Records to use =>
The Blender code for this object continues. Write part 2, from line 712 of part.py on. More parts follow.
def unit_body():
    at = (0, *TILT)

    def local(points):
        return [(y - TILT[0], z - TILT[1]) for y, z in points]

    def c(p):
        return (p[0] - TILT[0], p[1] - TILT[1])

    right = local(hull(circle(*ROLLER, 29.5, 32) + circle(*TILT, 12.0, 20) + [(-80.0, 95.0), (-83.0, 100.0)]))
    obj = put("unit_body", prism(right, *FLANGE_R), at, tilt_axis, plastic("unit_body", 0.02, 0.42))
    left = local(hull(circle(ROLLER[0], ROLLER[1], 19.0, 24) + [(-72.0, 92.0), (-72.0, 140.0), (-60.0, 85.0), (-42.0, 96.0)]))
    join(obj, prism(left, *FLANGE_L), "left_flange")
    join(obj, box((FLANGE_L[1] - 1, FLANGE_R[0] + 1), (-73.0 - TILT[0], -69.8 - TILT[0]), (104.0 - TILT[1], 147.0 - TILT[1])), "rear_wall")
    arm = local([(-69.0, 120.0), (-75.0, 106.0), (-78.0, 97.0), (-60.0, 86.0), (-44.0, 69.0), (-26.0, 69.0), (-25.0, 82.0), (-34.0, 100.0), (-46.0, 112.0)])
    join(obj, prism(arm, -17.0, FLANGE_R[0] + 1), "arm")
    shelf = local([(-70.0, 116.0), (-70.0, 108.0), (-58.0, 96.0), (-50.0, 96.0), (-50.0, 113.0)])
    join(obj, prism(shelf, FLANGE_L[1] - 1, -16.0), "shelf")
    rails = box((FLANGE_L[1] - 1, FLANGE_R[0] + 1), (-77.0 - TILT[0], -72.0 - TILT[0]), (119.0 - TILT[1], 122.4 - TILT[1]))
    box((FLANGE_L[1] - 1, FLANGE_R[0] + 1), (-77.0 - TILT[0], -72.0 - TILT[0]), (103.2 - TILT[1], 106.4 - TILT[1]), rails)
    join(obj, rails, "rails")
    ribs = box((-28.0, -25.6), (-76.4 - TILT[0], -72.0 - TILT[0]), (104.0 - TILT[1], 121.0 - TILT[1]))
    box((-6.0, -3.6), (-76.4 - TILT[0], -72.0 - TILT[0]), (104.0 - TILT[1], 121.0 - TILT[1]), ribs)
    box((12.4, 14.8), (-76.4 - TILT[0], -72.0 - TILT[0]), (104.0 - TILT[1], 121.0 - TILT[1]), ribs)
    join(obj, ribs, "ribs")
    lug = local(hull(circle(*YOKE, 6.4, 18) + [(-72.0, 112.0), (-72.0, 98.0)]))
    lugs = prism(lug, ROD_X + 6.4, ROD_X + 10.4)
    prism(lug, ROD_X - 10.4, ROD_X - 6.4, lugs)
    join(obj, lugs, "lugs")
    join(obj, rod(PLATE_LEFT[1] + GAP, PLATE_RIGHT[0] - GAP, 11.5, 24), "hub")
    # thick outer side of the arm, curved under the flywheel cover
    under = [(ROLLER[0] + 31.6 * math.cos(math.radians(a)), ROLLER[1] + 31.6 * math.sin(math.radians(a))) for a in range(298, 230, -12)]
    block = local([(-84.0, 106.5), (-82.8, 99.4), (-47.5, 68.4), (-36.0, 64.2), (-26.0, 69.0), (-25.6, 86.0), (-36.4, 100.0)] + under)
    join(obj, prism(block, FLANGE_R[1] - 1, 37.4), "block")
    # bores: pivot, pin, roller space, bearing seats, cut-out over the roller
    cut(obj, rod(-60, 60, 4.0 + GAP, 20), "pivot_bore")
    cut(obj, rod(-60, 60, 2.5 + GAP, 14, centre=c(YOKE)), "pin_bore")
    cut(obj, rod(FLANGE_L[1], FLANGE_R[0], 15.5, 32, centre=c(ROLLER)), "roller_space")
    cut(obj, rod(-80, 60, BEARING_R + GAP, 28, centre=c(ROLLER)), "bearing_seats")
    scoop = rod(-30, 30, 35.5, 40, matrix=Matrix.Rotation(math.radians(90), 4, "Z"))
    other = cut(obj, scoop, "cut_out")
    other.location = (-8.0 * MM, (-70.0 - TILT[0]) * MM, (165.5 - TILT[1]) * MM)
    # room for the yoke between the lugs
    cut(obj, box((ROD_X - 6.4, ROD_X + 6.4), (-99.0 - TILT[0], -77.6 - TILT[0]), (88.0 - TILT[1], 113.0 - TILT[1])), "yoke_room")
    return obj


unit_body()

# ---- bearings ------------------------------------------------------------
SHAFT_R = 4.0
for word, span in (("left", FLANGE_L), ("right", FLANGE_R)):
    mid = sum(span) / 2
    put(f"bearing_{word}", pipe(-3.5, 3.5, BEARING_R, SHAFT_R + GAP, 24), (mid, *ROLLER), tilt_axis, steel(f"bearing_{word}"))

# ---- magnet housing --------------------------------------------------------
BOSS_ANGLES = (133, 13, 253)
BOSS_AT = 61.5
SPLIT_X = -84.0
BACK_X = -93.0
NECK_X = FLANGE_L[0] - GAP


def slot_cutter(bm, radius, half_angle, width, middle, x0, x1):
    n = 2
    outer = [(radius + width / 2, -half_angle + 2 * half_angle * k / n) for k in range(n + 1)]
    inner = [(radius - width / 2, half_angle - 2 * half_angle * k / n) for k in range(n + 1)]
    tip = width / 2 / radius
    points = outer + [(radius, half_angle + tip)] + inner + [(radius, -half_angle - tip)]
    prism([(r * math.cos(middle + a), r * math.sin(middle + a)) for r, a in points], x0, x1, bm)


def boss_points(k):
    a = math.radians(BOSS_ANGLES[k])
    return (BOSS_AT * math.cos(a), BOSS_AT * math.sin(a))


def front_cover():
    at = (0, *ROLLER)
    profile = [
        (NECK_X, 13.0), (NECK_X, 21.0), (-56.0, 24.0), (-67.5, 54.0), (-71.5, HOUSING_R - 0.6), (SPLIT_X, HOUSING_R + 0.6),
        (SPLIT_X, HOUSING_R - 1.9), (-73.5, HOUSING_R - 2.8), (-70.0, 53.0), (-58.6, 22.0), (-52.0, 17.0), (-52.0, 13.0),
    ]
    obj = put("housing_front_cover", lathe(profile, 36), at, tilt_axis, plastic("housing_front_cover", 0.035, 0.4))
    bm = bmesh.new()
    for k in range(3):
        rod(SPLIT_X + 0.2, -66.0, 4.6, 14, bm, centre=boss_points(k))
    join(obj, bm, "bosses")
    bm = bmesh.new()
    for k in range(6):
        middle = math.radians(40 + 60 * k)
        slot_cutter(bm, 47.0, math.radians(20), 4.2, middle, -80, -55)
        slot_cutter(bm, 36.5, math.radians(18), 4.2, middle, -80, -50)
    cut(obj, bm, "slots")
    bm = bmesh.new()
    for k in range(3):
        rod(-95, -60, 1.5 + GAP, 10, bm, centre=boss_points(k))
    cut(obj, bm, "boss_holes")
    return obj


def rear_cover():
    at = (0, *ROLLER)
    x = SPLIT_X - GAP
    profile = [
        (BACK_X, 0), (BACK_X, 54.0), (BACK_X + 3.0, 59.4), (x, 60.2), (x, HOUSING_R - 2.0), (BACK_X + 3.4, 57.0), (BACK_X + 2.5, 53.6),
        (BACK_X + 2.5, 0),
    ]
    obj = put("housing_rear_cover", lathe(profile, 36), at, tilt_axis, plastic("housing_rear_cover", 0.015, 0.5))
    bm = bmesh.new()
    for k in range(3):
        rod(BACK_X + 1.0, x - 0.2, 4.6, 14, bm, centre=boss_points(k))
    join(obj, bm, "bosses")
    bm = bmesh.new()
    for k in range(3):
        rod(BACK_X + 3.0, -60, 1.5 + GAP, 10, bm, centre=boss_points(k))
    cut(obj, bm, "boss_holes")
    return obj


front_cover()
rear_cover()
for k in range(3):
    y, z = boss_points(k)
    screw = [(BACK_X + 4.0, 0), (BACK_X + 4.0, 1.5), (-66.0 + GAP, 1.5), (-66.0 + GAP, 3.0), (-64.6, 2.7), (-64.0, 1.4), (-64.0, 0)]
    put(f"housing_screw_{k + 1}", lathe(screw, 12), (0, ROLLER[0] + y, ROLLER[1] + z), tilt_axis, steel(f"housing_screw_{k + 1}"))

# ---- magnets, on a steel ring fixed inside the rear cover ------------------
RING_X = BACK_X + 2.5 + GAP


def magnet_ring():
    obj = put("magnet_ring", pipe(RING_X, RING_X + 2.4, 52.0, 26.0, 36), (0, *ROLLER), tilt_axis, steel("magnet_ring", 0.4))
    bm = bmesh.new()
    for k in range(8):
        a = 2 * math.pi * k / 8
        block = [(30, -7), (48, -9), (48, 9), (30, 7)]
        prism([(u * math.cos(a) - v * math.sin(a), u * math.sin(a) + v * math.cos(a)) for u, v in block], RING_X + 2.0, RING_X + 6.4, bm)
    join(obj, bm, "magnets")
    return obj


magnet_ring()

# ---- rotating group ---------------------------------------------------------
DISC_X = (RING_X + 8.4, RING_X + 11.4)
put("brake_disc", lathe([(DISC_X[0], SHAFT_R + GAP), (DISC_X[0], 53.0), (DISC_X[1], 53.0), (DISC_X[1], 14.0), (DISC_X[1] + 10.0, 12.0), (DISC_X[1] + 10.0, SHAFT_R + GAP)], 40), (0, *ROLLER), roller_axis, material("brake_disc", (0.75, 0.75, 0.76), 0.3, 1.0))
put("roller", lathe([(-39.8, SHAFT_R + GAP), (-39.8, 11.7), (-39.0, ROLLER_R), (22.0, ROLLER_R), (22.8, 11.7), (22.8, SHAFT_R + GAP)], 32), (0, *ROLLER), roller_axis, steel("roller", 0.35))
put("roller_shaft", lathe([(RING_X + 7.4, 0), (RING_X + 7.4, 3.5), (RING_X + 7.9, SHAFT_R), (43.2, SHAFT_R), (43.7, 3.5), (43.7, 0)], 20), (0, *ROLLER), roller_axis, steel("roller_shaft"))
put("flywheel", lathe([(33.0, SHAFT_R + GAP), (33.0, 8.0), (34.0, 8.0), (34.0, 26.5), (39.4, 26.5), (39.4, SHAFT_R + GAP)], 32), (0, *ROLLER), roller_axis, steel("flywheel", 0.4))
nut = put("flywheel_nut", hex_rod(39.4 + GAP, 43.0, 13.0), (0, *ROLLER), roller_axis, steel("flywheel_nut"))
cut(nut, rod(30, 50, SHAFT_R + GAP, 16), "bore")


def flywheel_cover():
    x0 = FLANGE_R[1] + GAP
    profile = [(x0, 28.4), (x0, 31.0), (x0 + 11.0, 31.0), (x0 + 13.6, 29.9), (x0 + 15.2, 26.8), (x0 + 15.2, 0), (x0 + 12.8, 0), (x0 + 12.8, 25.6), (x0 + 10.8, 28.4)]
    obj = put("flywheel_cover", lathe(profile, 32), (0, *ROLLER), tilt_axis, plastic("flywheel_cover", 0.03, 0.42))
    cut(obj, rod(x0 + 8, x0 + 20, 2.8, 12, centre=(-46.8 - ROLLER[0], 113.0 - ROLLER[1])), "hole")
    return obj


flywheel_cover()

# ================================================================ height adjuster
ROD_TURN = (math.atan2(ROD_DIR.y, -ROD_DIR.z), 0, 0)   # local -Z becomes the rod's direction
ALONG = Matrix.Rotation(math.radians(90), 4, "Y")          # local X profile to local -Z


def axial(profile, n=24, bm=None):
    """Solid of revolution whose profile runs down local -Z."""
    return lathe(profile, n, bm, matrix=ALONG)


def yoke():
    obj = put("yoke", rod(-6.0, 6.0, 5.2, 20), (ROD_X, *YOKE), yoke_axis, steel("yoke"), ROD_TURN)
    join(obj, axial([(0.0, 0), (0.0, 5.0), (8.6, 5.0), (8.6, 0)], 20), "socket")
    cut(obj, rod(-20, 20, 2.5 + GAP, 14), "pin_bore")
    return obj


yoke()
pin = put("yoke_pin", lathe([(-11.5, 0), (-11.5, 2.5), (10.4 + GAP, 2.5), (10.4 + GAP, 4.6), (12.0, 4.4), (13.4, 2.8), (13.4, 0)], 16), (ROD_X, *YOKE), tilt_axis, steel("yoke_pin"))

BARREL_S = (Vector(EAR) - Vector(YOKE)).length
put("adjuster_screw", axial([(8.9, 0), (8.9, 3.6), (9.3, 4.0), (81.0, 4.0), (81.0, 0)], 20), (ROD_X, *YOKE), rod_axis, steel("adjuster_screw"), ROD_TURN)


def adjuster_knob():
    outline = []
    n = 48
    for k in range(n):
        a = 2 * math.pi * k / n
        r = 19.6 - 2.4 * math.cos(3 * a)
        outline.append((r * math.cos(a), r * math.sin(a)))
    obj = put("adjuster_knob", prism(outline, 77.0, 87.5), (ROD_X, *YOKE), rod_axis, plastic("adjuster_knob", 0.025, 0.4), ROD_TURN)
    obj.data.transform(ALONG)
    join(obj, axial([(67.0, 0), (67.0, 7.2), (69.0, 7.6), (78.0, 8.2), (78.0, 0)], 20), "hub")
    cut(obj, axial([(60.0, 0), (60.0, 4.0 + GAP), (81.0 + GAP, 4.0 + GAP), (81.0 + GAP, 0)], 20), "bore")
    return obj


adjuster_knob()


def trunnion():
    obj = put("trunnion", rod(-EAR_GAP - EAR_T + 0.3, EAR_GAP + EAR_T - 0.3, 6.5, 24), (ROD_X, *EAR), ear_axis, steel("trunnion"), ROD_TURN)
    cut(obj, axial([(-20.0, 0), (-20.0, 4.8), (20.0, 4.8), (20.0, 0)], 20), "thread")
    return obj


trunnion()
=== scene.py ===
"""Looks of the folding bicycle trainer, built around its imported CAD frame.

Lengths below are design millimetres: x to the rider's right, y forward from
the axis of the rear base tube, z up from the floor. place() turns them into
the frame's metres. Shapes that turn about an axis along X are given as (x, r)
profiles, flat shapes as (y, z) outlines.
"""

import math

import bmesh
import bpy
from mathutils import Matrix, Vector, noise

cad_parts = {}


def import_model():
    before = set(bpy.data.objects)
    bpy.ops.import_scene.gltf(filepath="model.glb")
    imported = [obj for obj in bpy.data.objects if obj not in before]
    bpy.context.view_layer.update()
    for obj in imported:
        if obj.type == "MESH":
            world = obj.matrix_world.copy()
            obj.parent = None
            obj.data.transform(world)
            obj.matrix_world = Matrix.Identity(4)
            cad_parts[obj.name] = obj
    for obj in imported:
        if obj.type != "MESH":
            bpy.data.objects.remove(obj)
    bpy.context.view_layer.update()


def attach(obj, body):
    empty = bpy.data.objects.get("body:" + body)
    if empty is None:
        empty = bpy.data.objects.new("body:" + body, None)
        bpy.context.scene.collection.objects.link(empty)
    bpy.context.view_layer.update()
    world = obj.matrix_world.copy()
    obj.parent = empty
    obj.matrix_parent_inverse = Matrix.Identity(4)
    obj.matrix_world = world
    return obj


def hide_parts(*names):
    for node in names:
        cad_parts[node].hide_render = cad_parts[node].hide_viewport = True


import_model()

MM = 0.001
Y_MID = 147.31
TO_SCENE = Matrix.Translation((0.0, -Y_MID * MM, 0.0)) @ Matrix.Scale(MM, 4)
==
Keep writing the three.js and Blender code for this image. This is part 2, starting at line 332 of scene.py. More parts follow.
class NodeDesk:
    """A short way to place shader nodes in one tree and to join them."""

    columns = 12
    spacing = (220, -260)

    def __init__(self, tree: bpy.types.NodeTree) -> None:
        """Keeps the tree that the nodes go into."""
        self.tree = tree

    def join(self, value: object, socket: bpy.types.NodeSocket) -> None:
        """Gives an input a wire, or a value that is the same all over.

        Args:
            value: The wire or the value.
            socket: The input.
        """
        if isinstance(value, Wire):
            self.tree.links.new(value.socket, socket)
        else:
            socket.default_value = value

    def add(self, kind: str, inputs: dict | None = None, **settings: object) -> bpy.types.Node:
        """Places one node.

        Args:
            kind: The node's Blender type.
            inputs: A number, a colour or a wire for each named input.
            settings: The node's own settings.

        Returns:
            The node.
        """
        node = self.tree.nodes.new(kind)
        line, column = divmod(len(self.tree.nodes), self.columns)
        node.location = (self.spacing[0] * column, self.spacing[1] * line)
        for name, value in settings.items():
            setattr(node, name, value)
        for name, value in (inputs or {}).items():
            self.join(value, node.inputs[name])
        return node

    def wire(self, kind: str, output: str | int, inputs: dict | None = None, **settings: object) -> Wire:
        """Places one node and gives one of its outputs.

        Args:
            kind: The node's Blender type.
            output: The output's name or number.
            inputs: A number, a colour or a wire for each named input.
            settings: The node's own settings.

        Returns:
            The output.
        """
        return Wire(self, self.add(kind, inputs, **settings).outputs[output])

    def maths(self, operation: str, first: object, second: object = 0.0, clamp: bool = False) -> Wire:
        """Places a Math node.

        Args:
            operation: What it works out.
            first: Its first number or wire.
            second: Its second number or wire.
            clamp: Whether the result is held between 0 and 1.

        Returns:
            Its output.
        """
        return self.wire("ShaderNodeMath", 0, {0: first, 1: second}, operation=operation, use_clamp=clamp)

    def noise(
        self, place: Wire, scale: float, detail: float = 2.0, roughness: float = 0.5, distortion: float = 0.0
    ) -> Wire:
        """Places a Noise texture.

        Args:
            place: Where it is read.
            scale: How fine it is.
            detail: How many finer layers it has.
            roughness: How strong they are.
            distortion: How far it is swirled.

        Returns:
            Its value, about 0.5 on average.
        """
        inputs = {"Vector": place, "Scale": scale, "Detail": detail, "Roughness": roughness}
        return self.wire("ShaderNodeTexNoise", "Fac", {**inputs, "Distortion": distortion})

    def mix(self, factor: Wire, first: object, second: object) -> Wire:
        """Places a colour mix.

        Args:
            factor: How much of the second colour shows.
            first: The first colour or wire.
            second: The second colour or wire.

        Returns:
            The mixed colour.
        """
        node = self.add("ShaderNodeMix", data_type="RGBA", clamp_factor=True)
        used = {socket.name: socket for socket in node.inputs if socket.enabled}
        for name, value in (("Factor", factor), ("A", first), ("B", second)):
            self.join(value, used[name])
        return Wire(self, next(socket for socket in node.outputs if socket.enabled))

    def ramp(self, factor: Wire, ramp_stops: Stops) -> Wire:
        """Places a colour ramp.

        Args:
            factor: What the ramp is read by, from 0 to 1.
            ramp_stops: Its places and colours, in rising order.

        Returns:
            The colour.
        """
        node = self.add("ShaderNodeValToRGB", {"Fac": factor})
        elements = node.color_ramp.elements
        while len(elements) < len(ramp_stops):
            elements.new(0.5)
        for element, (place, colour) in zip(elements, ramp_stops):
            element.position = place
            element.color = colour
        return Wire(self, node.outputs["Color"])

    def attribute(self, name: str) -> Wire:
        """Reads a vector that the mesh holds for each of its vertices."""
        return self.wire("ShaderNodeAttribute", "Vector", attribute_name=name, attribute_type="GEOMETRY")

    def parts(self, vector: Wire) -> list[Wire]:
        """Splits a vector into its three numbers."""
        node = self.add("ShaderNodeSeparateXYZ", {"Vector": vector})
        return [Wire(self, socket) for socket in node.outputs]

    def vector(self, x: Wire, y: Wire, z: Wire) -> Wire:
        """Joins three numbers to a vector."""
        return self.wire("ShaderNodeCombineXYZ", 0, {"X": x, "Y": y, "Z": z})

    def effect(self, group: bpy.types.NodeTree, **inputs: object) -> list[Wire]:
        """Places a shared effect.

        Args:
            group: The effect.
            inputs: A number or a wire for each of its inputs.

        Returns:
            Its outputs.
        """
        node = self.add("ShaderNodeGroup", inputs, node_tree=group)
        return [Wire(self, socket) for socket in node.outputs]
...
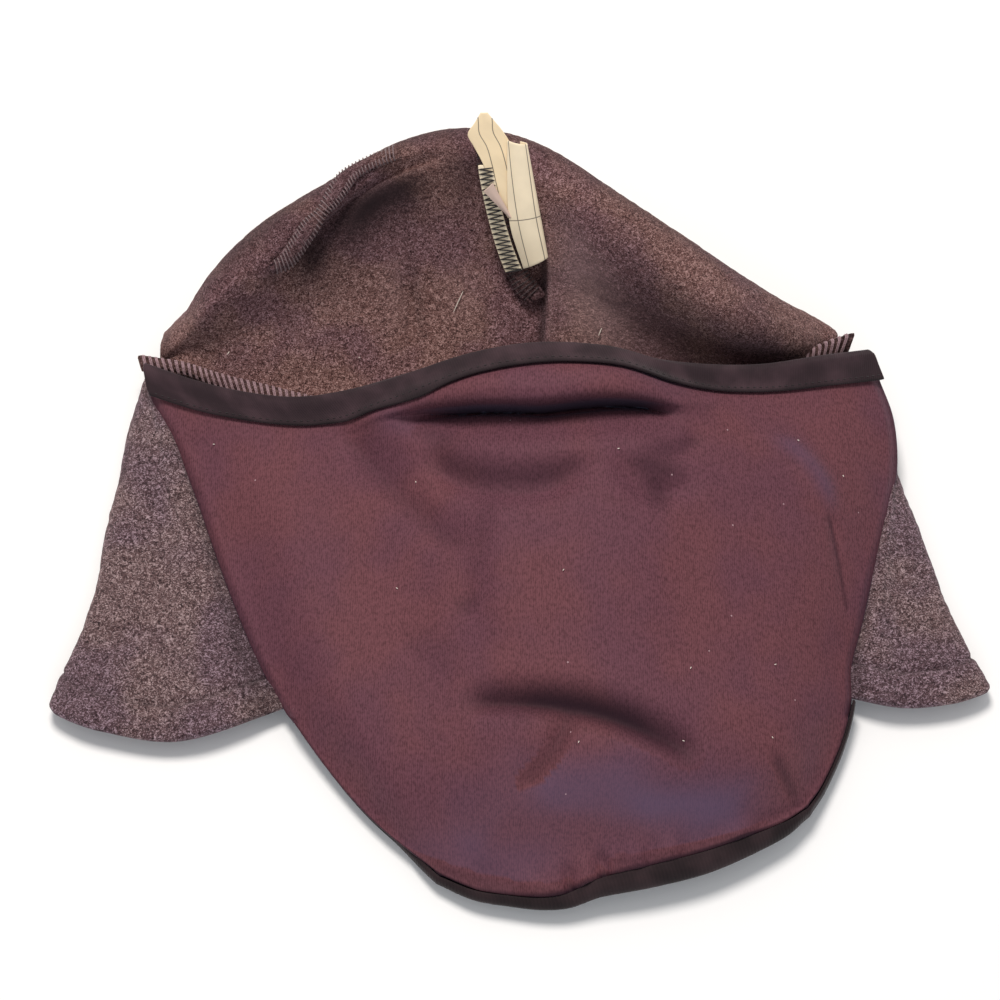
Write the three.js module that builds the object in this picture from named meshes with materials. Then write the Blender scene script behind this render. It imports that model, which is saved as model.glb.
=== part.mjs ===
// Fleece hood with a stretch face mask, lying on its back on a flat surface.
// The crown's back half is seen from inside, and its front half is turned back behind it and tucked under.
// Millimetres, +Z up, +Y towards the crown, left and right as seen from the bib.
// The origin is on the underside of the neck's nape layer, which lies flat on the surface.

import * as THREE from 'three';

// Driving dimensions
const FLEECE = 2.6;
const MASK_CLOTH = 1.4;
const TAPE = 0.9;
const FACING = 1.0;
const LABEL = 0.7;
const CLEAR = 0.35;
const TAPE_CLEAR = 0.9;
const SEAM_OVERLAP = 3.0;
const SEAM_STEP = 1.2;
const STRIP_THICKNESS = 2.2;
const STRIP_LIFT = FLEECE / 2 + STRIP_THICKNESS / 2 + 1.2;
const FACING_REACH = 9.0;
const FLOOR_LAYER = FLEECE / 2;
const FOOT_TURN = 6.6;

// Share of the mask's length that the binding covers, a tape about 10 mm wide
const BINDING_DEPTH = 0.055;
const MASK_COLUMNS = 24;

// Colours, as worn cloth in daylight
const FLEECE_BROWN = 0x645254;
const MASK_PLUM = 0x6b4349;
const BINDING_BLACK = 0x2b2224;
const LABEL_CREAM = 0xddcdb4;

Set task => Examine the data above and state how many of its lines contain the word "three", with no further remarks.

Task result => 5